Alben der Amerikanerin Tori Amos Schönheit und Schmerz

Intensität ist ihr Mittelname. Die 51-jährige Amerikanerin Tori Amos hat sich als Fachfrau für große Gefühle profiliert. Seelische und körperliche Verletzungen hat sie eindringlich in Musik übersetzt sowie maßlose Sehnsüchte und enttäuschte Hoffnungen.

 Rotgelockte Sirene: Tori Amos im Konzert in Berlin, April 2014.

Rotgelockte Sirene: Tori Amos im Konzert in Berlin, April 2014.

Foto: dpa

Schönheit und Schmerz sind bei ihr nicht voneinander zu trennen. Dabei schont die Sängerin und Songschreiberin ihr Publikum so wenig wie ihren Bösendorfer-Flügel, den sie in Konzerten oft mit ungestümer Kraft bearbeitet. Ihre Stimme jauchzt dann, gurgelt, wimmert und grollt. Kraft trifft Leidenschaft.

Der Furor hat seinen Preis. Es fällt nicht immer leicht, Amos' musikalischem Extremismus zu folgen. Es ist aber auch unmöglich, sich den leisen, poetischen, verführerischen Tönen zu entziehen. Früher einmal wollte Amos dem Publikum "uralte weibliche Rhythmen" erfahrbar machen, die sie angeblich den Wellen des Meeres abgelauscht hatte.

Als sie 1992 mit ihrem Album "Little Earthquakes" debütierte, war sie 29, aber keine Anfängerin. Tori Amos arbeitete bereits mit 13 als Musikprofi. Die Songs vom Debütalbum sind Meilensteine des Pop, zu Kunst gesteigerte Konfessionen. "Silent All These Years" erzählte eine Geschichte von Dominanz, Erniedrigung und Angst. "China", ein Song von melancholisch grundierter Sinnlichkeit, thematisierte ersehnte, aber unmögliche körperliche Nähe. "Me And A Gun" rekonstruierte eine Vergewaltigung; Tori Amos wusste, wovon sie sang.

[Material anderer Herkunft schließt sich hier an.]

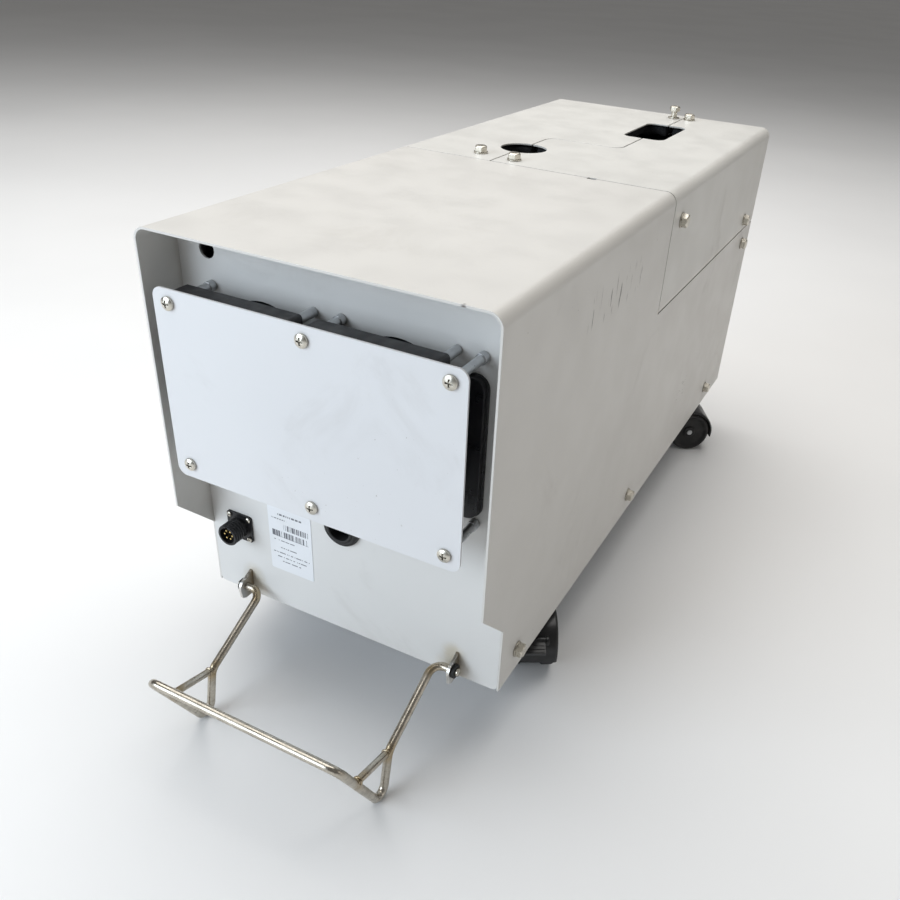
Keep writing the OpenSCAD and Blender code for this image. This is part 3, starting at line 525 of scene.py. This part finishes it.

Die zwölf Songs des Albums "Little Earthquakes" feiern heute ein glanzvolles Comeback: als Deluxe-Edition, remastert und mit 18 zusätzlichen Titeln, darunter sogenannte "Rare Tracks" wie das Nirvana-Cover "Smells Like Teen Spirit" und Live-Aufnahmen. Ebenfalls ab heute auf dem Markt: das 1994 erschienene Album "Under The Pink", mit dem Tori Amos ihre Position in der ersten Liga des Pop festigte. Das erste Album betrachtete sie als ein Tagebuch, den Nachfolger als ein Gemälde. Auch "Under The Pink" erscheint im luxuriösen Format, ergänzt durch 15 Bonus-Titel.

Die Liedtexte gleichen häufig rätselhaften Räumen, in denen man sich gern verläuft. Zu Höchstform läuft Amos, die bereits zwei Mal auf dem Bonner Museumsplatz gastierte, in ihren Konzerten auf. Im Sommer 2015 bereist sie Europa, Stationen in Spanien, Dänemark, Finnland und Norwegen stehen auf dem Spielplan. Ein Termin in Deutschland: bisher Fehlanzeige. Tröstlich, dass die für Fans unverzichtbaren Neuauflagen der ersten beiden Alben "Little Earthquakes" und "Under The Pink" insgesamt zwölf live aufgenommene Titel enthalten - von "Little Earthquakes" (1992) bis "The Waitress" (1994).

Tori Amos: Little Earthquakes / Under The Pink. Deluxe-Versionen, remastert, mit "Rare Tracks" und B-Seiten. Jeweils 2 CDs. Rhino/Warner.